* _What to work on_: Copy each line below that includes "True".

* _Collected data_:
..............................
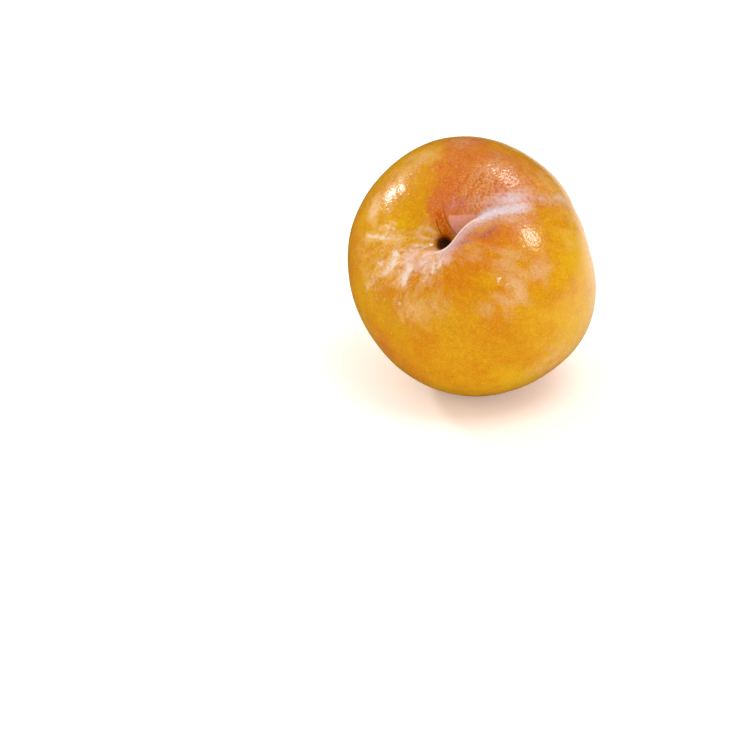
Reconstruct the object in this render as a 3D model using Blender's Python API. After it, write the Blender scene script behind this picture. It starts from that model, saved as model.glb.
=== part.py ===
"""A whole yellow plum of the lemon-plum kind, lying on its side.

The fruit is one solid: a body a little wider across its cheeks than along its suture, with a stem
cavity, a dry scar where the stem came away, a suture groove that runs from the scar down one side,
a blunt nipple at the blossom end, and a small flat spot where it rests.

It is modelled first in the fruit's own frame, with +Z out through the stem cavity, +X towards the
suture and +Y towards the far cheek. It is then tipped into its resting pose, +Z up, with the origin
at the middle of its base.
"""

import math

import bmesh
import bpy
from mathutils import Matrix, Vector

MM = 0.001
MODEL_NAME = "plum"

# Body
RADIUS = 28.9 * MM  # through the middle of the fruit
ALONG_SUTURE = 0.965  # radius towards the suture, as a part of RADIUS
ACROSS_CHEEKS = 1.03  # radius towards the cheeks
STEM_END_FLAT = 1.6 * MM  # how far the shoulders at the stem end sit below the round
STEM_END_SPREAD = math.radians(46)
BLOSSOM_END_RISE = 1.2 * MM  # how far the body draws out towards the blossom end
BLOSSOM_END_SPREAD = math.radians(40)
NIPPLE_RISE = 4.6 * MM
NIPPLE_SPREAD = math.radians(12)

# Broad swells and flats of the skin: polar angle from the stem, angle round from the suture
# towards the far cheek, spread (all in degrees) and rise in millimetres.
SWELLS = (
    (102, -10, 16, -1.2),  # flat beside the lower end of the suture
    (74, 71, 22, 0.9),  # far cheek
    (71, 140, 20, 0.5),  # shoulder behind the far cheek
    (99, -133, 26, 0.25),  # belly
    (110, -88, 22, -0.4),  # flat low on the near cheek
    (111, -56, 18, 0.85),  # near cheek, swelling beside the suture
)

# Stem cavity: a wide dish with a narrow throat, and the dry scar where the stem came away
DISH_DEPTH = 2.3 * MM
DISH_RADIUS = 8.0 * MM
THROAT_DEPTH = 3.0 * MM
THROAT_RADIUS = 3.6 * MM
CAVITY_STRETCH = 1.25  # how much longer the cavity is towards the suture than away from it
SCAR_DEPTH = 0.7 * MM
SCAR_RADIUS = 1.6 * MM

# Suture groove, measured along the skin from the stem axis
SUTURE_DEPTH = 0.55 * MM
SUTURE_DEPTH_AT_STEM = 1.5 * MM  # added near the stem
SUTURE_DEEPEST = 8.0 * MM
SUTURE_DEEP_LENGTH = 9.0 * MM
SUTURE_START = 5.0 * MM
SUTURE_END = 52 * MM
SUTURE_FADE = 22 * MM
FAR_BANK = 3.2 * MM  # width of the gentle bank on the far cheek's side
FAR_BANK_AT_STEM = 3.0 * MM  # added near the stem
FAR_BANK_LENGTH = 12.0 * MM

# Steep wall where the near cheek stands over the cavity and the groove
WALL_OFFSET = 0.15 * MM
WALL_BOW = 2.4 * MM  # how far the wall bows away from the scar
WALL_BOW_LENGTH = 5.0 * MM
WALL_WIDTH = 1.8 * MM
WALL_WIDTH_AT_SCAR = 0.9 * MM  # added beside the scar
WALL_WIDTH_SPREAD = 4.5 * MM
WALL_WIDENING = 0.06  # how fast the wall widens along the suture

# Resting pose and foot
STEM_ELEVATION = math.radians(37.4)  # of the stem end above the table
STEM_HEADING = math.radians(23.8)  # of the stem end from -Y towards -X
SUTURE_ROLL = math.radians(38.9)  # of the suture above the horizontal, about the stem axis
FOOT_DEPTH = 0.45 * MM  # how much of the round the flat spot takes off

# Mesh
SEGMENTS = 88
RINGS = 48
SUTURE_CROWDING = 0.6  # draws the segments together at the suture
STEM_CROWDING = 1.25  # draws the rings together at the stem end
END_CROWDING = 0.45  # draws the rings together at both ends

SKIN_COLOUR = (0.80, 0.36, 0.02, 1.0)
SKIN_ROUGHNESS = 0.35


def clear_scene():
    for obj in list(bpy.data.objects):
        bpy.data.objects.remove(obj, do_unlink=True)


def bell(distance, spread):
    """1 at no distance, falling smoothly to nothing beyond about twice the spread."""
    return math.exp(-((distance / spread) ** 2))


def ease(x):
    """From 0 to 1 with level ends."""
    x = min(max(x, 0.0), 1.0)
    return x * x * (3 - 2 * x)


def direction(polar, around):
    return Vector(
        (
            math.sin(polar) * math.cos(around),
            math.sin(polar) * math.sin(around),
            math.cos(polar),
        )
    )


def swell(towards):
    """Height that the broad swells and flats add in a direction."""
    height = 0.0
    for polar, around, spread, rise in SWELLS:
        middle = direction(math.radians(polar), math.radians(around))
        height += rise * MM * math.exp(-0.5 * (towards.angle(middle, 0.0) / math.radians(spread)) ** 2)
    return height


def cavity_depth(along, across):
    """Depth of the dish and the throat, at a place beside the stem axis."""
    if along > 0:
        along /= CAVITY_STRETCH
    out = math.hypot(along, across)
    return DISH_DEPTH * bell(out, DISH_RADIUS) + THROAT_DEPTH * bell(out, THROAT_RADIUS)


def groove_depth(along, across):
    """Depth of the suture groove, at a place beside the suture."""
    floor = SUTURE_DEPTH + SUTURE_DEPTH_AT_STEM * bell(along - SUTURE_DEEPEST, SUTURE_DEEP_LENGTH)
    floor *= ease((along + 1 * MM) / SUTURE_START)
    floor *= 1 - ease((along - SUTURE_END) / SUTURE_FADE)
    bank = FAR_BANK + FAR_BANK_AT_STEM * bell(along - SUTURE_START, FAR_BANK_LENGTH)
    return floor * math.exp(-((max(across, 0.0) / bank) ** 1.5))


def near_wall(along, across):
    """0 on the near cheek and 1 in the valley, with the steep wall between them."""
    middle = WALL_OFFSET - WALL_BOW * bell(along, WALL_BOW_LENGTH)
    width = WALL_WIDTH + WALL_WIDTH_AT_SCAR * bell(along, WALL_WIDTH_SPREAD) + WALL_WIDENING * abs(along)
    return ease((across - middle) / width + 0.5)


def valley(towards):
    """Depth of the stem cavity and the suture groove in a direction."""
    along = RADIUS * math.atan2(towards.x, towards.z)
    across = RADIUS * math.asin(max(-1.0, min(1.0, towards.y)))
    depth = cavity_depth(along, across) + groove_depth(along, across)
    return depth * near_wall(along, across)


def skin_point(polar, around):
    """A point of the skin in the fruit's own frame."""
    towards = direction(polar, around)
    body = RADIUS / math.hypot(towards.x / ALONG_SUTURE, towards.y / ACROSS_CHEEKS, towards.z)
    body -= STEM_END_FLAT * bell(polar, STEM_END_SPREAD)
    body += BLOSSOM_END_RISE * bell(math.pi - polar, BLOSSOM_END_SPREAD)
    body += NIPPLE_RISE * bell(math.pi - polar, NIPPLE_SPREAD)
    scar = SCAR_DEPTH * bell(RADIUS * polar, SCAR_RADIUS)
    return towards * (body + swell(towards) - valley(towards) - scar)


def resting_pose():
    return (
        Matrix.Rotation(-STEM_HEADING, 4, "Z")
        @ Matrix.Rotation(math.pi / 2 - STEM_ELEVATION, 4, "X")
        @ Matrix.Rotation(SUTURE_ROLL, 4, "Z")
    )


def shape_fruit(mesh):
    """Turns the points of a round ball into the fruit."""
    for vert in mesh.verts:
        polar = math.acos(max(-1.0, min(1.0, vert.co.z)))
        around = math.atan2(vert.co.y, vert.co.x)
        part = (polar / math.pi) ** STEM_CROWDING
        polar = math.pi * part - END_CROWDING / 2 * math.sin(2 * math.pi * part)
        around -= SUTURE_CROWDING * math.sin(around)
        vert.co = skin_point(polar, around)


def cut_foot(mesh):
    """Takes off the lowest part of the round and closes the cut with a flat face."""
    lowest = min(vert.co.z for vert in mesh.verts)
    level = Vector((0, 0, lowest + FOOT_DEPTH))
    everything = mesh.verts[:] + mesh.edges[:] + mesh.faces[:]
    cut = bmesh.ops.bisect_plane(
        mesh, geom=everything, plane_co=level, plane_no=Vector((0, 0, -1)), clear_outer=True
    )
    rim = [item for item in cut["geom_cut"] if isinstance(item, bmesh.types.BMEdge)]
    bmesh.ops.contextual_create(mesh, geom=rim)
    for edge in rim:
        edge.smooth = False


def stand_on_origin(mesh):
    """Moves the middle of the base to the origin."""
    xs, ys, zs = zip(*(vert.co for vert in mesh.verts))
    middle = Vector(((min(xs) + max(xs)) / 2, (min(ys) + max(ys)) / 2, min(zs)))
    bmesh.ops.translate(mesh, vec=-middle, verts=mesh.verts)


def skin_material():
    material = bpy.data.materials.new("plum_skin")
    material.use_nodes = True
    shader = material.node_tree.nodes["Principled BSDF"]
    shader.inputs["Base Color"].default_value = SKIN_COLOUR
    shader.inputs["Roughness"].default_value = SKIN_ROUGHNESS
    shader.inputs["Metallic"].default_value = 0.0
    material.diffuse_color = SKIN_COLOUR
    return material


def make_plum(collection):
    mesh = bmesh.new()
    bmesh.ops.create_uvsphere(mesh, u_segments=SEGMENTS, v_segments=RINGS, radius=1.0)
    shape_fruit(mesh)
    bmesh.ops.transform(mesh, matrix=resting_pose(), verts=mesh.verts)
    cut_foot(mesh)
    stand_on_origin(mesh)
    bmesh.ops.recalc_face_normals(mesh, faces=mesh.faces)
    data = bpy.data.meshes.new("plum")
    mesh.to_mesh(data)
    mesh.free()
    data.shade_smooth()
    data.set_sharp_from_angle(angle=math.radians(40))
    plum = bpy.data.objects.new("plum", data)
    plum.data.materials.append(skin_material())
    collection.objects.link(plum)
    return plum


def main():
    clear_scene()
    collection = bpy.data.collections.new(MODEL_NAME)
    bpy.context.scene.collection.children.link(collection)
    make_plum(collection)


main()
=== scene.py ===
"""The finish of a whole yellow plum: its skin, the table it lies on, the studio light and the camera.

The CAD node gives the fruit's place and size. A finer mesh of the same fruit stands for it here, with
the rings of the scar, the creases, the wrinkles and the low folds that the coarse solid leaves out.
Its colours lie on that mesh as soft fields, and the skin's material breaks them up.

Shapes are worked out in the fruit's own frame: +Z out through the stem cavity, +X towards the suture
and +Y towards the far cheek. A place on the skin is in millimetres from the stem scar: along the
suture, and across it towards the far cheek.
"""

import math

import bmesh
import bpy
import numpy as np
from mathutils import Matrix, Vector, noise


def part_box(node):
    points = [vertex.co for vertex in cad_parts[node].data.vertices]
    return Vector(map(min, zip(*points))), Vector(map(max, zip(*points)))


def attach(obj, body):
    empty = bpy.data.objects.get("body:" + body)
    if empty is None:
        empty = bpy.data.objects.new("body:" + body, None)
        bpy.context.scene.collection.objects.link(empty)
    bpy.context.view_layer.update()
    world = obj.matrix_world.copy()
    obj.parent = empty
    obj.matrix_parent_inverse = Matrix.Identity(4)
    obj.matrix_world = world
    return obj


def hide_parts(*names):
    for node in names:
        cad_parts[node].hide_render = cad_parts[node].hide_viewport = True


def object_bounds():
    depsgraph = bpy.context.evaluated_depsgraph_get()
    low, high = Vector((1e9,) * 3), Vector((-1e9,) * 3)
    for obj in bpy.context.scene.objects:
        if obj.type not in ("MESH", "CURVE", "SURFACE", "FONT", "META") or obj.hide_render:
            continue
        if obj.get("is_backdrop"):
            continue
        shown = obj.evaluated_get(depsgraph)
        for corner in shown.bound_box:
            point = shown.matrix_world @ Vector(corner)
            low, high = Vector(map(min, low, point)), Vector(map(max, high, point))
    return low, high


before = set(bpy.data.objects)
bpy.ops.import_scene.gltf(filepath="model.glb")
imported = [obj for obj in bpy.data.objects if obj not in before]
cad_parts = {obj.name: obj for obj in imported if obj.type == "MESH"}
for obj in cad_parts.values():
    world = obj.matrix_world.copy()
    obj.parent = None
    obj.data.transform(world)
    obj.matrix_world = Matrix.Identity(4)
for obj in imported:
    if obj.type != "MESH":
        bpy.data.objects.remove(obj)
cad_low, cad_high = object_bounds()

MM = 0.001

# ---------------------------------------------------------------- the fruit's sizes, in millimetres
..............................
* _Written response_:
        bpy.data.objects.remove(obj, do_unlink=True)
        mesh, geom=everything, plane_co=level, plane_no=Vector((0, 0, -1)), clear_outer=True
    material.use_nodes = True
        cad_parts[node].hide_render = cad_parts[node].hide_viewport = True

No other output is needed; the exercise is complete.